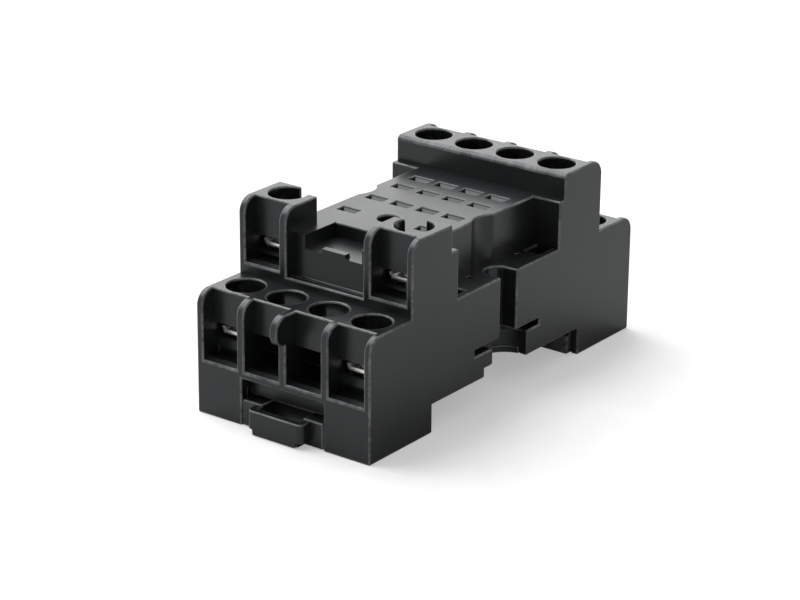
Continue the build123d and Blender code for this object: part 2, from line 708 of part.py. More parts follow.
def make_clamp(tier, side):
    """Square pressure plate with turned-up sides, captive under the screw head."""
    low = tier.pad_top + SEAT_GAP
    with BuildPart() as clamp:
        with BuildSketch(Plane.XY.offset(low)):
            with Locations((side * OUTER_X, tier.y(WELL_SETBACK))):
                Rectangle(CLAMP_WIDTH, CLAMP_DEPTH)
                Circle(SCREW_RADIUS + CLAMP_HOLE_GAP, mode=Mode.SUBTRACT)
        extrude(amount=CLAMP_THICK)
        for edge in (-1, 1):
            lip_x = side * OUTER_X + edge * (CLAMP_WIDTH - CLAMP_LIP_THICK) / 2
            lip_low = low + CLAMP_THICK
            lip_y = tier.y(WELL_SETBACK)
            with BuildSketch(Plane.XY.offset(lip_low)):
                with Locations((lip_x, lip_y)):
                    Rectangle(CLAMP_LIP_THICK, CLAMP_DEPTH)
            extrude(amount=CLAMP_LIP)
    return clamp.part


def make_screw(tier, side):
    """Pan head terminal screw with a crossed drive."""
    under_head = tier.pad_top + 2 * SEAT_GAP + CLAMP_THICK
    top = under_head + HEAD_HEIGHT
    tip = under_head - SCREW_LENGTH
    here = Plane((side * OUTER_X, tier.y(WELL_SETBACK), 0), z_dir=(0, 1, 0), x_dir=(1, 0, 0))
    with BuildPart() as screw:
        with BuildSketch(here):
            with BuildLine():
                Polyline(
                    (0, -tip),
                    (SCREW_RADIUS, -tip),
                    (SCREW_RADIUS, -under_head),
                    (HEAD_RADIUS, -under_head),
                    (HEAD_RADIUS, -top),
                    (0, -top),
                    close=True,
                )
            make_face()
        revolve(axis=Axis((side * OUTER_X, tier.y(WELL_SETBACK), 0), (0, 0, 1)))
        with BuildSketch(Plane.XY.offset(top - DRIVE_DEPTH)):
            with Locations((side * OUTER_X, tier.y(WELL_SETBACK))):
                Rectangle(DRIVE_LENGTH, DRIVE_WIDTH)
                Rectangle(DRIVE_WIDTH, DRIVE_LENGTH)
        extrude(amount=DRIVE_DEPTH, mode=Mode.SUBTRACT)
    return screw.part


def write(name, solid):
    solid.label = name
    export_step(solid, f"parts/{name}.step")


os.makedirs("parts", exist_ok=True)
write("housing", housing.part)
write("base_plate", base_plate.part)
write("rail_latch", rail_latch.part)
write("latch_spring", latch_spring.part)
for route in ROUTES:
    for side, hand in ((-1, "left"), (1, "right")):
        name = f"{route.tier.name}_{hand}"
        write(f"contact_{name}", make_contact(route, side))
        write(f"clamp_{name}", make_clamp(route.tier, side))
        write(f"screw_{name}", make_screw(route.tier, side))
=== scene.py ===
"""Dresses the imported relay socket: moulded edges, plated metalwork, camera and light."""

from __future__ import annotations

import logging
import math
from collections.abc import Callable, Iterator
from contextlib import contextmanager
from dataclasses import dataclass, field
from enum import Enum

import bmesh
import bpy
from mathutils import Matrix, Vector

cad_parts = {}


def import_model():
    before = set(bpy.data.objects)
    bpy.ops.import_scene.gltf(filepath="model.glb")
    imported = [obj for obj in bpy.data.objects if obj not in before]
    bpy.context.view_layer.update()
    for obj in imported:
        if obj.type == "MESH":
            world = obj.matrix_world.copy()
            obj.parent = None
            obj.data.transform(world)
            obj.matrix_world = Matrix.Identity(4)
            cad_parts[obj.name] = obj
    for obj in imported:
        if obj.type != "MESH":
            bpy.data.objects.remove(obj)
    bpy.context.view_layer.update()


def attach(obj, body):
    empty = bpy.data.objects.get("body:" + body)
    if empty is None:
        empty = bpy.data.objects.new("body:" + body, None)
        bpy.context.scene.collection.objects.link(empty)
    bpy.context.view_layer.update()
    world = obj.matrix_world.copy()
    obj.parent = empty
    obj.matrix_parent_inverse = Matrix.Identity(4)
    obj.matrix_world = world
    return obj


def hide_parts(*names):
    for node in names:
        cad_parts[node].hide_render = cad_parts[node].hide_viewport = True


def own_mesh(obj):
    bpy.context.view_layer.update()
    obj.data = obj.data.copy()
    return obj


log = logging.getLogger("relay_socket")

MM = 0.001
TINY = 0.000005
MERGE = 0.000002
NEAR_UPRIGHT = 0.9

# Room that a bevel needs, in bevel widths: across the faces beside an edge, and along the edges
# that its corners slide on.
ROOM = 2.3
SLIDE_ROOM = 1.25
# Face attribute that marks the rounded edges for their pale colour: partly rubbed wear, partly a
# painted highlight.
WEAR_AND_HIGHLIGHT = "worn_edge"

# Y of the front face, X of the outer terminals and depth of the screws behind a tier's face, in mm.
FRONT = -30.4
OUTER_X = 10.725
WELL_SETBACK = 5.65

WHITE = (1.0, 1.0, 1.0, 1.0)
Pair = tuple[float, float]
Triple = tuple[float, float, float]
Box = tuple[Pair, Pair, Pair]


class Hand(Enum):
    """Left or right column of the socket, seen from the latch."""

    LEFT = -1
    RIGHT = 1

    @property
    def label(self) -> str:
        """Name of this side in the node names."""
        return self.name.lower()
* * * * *
**TASK DIRECTIONS:** In the listing above, locate the line with "extrude(amount=DRIVE_DEPTH, mode=Mode.SUBTRACT)" and the line with "imported = [obj", then extract exactly those lines and every line between them, and nothing more.

**ANSWER FOR THE TASK:**
        extrude(amount=DRIVE_DEPTH, mode=Mode.SUBTRACT)
    return screw.part


def write(name, solid):
    solid.label = name
    export_step(solid, f"parts/{name}.step")


os.makedirs("parts", exist_ok=True)
write("housing", housing.part)
write("base_plate", base_plate.part)
write("rail_latch", rail_latch.part)
write("latch_spring", latch_spring.part)
for route in ROUTES:
    for side, hand in ((-1, "left"), (1, "right")):
        name = f"{route.tier.name}_{hand}"
        write(f"contact_{name}", make_contact(route, side))
        write(f"clamp_{name}", make_clamp(route.tier, side))
        write(f"screw_{name}", make_screw(route.tier, side))
=== scene.py ===
"""Dresses the imported relay socket: moulded edges, plated metalwork, camera and light."""

from __future__ import annotations

import logging
import math
from collections.abc import Callable, Iterator
from contextlib import contextmanager
from dataclasses import dataclass, field
from enum import Enum

import bmesh
import bpy
from mathutils import Matrix, Vector

cad_parts = {}


def import_model():
    before = set(bpy.data.objects)
    bpy.ops.import_scene.gltf(filepath="model.glb")
    imported = [obj for obj in bpy.data.objects if obj not in before]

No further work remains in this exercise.